Start Information supplied

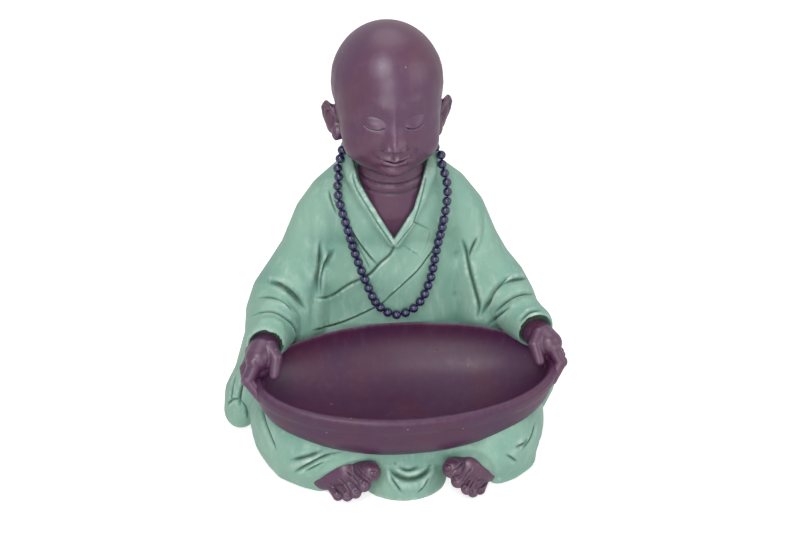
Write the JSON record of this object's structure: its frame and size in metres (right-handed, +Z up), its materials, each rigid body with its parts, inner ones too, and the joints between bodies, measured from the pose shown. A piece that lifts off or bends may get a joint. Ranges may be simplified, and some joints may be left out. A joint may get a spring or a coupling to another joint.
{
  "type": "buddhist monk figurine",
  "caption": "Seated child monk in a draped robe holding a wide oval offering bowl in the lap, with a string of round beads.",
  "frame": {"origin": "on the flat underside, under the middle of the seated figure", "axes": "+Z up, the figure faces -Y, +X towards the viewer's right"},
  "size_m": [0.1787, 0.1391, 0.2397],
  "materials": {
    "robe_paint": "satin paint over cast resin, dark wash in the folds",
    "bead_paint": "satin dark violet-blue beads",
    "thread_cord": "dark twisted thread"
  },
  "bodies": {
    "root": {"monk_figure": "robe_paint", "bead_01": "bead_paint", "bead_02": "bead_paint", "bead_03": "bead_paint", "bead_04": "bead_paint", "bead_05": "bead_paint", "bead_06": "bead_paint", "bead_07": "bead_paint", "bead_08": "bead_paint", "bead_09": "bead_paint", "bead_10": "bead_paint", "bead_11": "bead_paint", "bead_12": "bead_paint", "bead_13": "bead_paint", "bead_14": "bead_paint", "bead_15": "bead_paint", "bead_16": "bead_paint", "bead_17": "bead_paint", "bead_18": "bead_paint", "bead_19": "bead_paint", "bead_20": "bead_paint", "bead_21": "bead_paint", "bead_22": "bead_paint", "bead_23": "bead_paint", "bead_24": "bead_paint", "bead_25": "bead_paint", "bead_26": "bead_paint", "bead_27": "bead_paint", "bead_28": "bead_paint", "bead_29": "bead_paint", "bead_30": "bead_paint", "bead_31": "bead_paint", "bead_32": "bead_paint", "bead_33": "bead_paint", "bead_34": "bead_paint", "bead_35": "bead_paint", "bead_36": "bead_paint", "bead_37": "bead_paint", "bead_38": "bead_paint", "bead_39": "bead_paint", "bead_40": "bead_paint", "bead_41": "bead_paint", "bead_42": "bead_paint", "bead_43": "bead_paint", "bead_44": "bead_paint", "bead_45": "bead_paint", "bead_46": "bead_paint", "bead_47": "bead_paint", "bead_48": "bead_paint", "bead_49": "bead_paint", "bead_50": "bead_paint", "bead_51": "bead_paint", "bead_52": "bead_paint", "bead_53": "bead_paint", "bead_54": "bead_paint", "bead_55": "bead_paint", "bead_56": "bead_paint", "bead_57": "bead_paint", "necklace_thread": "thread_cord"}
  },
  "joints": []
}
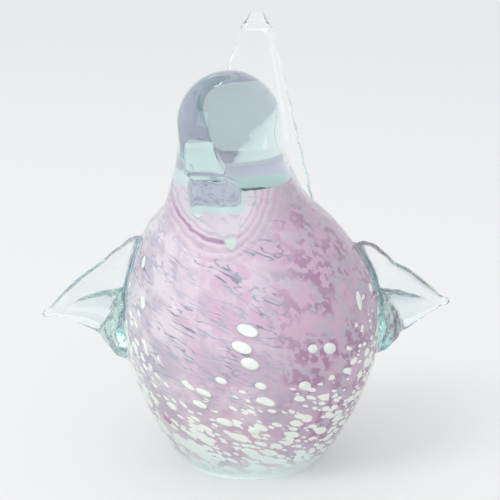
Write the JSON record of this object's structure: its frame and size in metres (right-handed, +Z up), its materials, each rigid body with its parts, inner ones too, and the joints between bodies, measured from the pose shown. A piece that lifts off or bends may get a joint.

End Information supplied

• _Written request_
Copy out each record exactly as given, omitting none.

• _Output below_
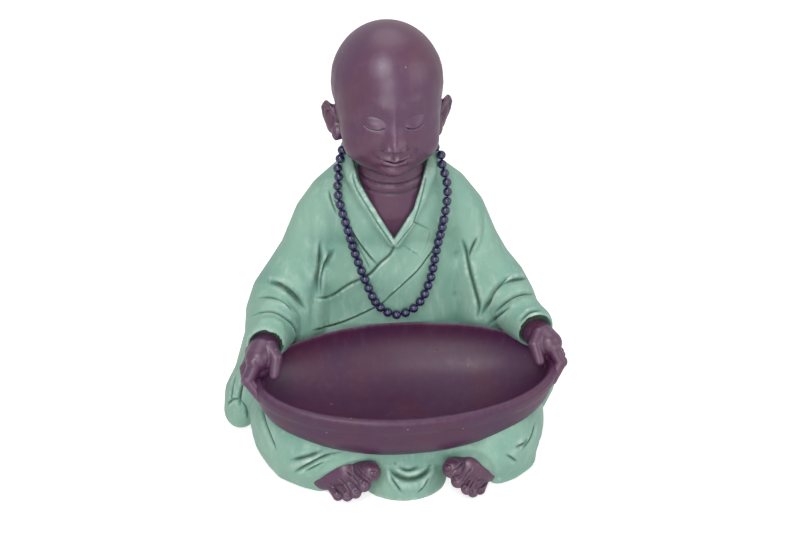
Write the JSON record of this object's structure: its frame and size in metres (right-handed, +Z up), its materials, each rigid body with its parts, inner ones too, and the joints between bodies, measured from the pose shown. A piece that lifts off or bends may get a joint. Ranges may be simplified, and some joints may be left out. A joint may get a spring or a coupling to another joint.
{
  "type": "buddhist monk figurine",
  "caption": "Seated child monk in a draped robe holding a wide oval offering bowl in the lap, with a string of round beads.",
  "frame": {"origin": "on the flat underside, under the middle of the seated figure", "axes": "+Z up, the figure faces -Y, +X towards the viewer's right"},
  "size_m": [0.1787, 0.1391, 0.2397],
  "materials": {
    "robe_paint": "satin paint over cast resin, dark wash in the folds",
    "bead_paint": "satin dark violet-blue beads",
    "thread_cord": "dark twisted thread"
  },
  "bodies": {
    "root": {"monk_figure": "robe_paint", "bead_01": "bead_paint", "bead_02": "bead_paint", "bead_03": "bead_paint", "bead_04": "bead_paint", "bead_05": "bead_paint", "bead_06": "bead_paint", "bead_07": "bead_paint", "bead_08": "bead_paint", "bead_09": "bead_paint", "bead_10": "bead_paint", "bead_11": "bead_paint", "bead_12": "bead_paint", "bead_13": "bead_paint", "bead_14": "bead_paint", "bead_15": "bead_paint", "bead_16": "bead_paint", "bead_17": "bead_paint", "bead_18": "bead_paint", "bead_19": "bead_paint", "bead_20": "bead_paint", "bead_21": "bead_paint", "bead_22": "bead_paint", "bead_23": "bead_paint", "bead_24": "bead_paint", "bead_25": "bead_paint", "bead_26": "bead_paint", "bead_27": "bead_paint", "bead_28": "bead_paint", "bead_29": "bead_paint", "bead_30": "bead_paint", "bead_31": "bead_paint", "bead_32": "bead_paint", "bead_33": "bead_paint", "bead_34": "bead_paint", "bead_35": "bead_paint", "bead_36": "bead_paint", "bead_37": "bead_paint", "bead_38": "bead_paint", "bead_39": "bead_paint", "bead_40": "bead_paint", "bead_41": "bead_paint", "bead_42": "bead_paint", "bead_43": "bead_paint", "bead_44": "bead_paint", "bead_45": "bead_paint", "bead_46": "bead_paint", "bead_47": "bead_paint", "bead_48": "bead_paint", "bead_49": "bead_paint", "bead_50": "bead_paint", "bead_51": "bead_paint", "bead_52": "bead_paint", "bead_53": "bead_paint", "bead_54": "bead_paint", "bead_55": "bead_paint", "bead_56": "bead_paint", "bead_57": "bead_paint", "necklace_thread": "thread_cord"}
  },
  "joints": []
}
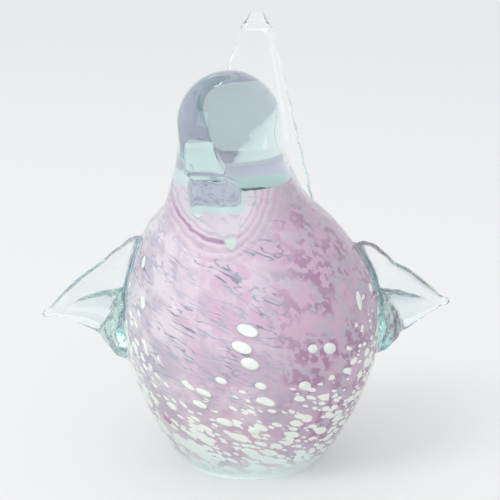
Write the JSON record of this object's structure: its frame and size in metres (right-handed, +Z up), its materials, each rigid body with its parts, inner ones too, and the joints between bodies, measured from the pose shown. A piece that lifts off or bends may get a joint.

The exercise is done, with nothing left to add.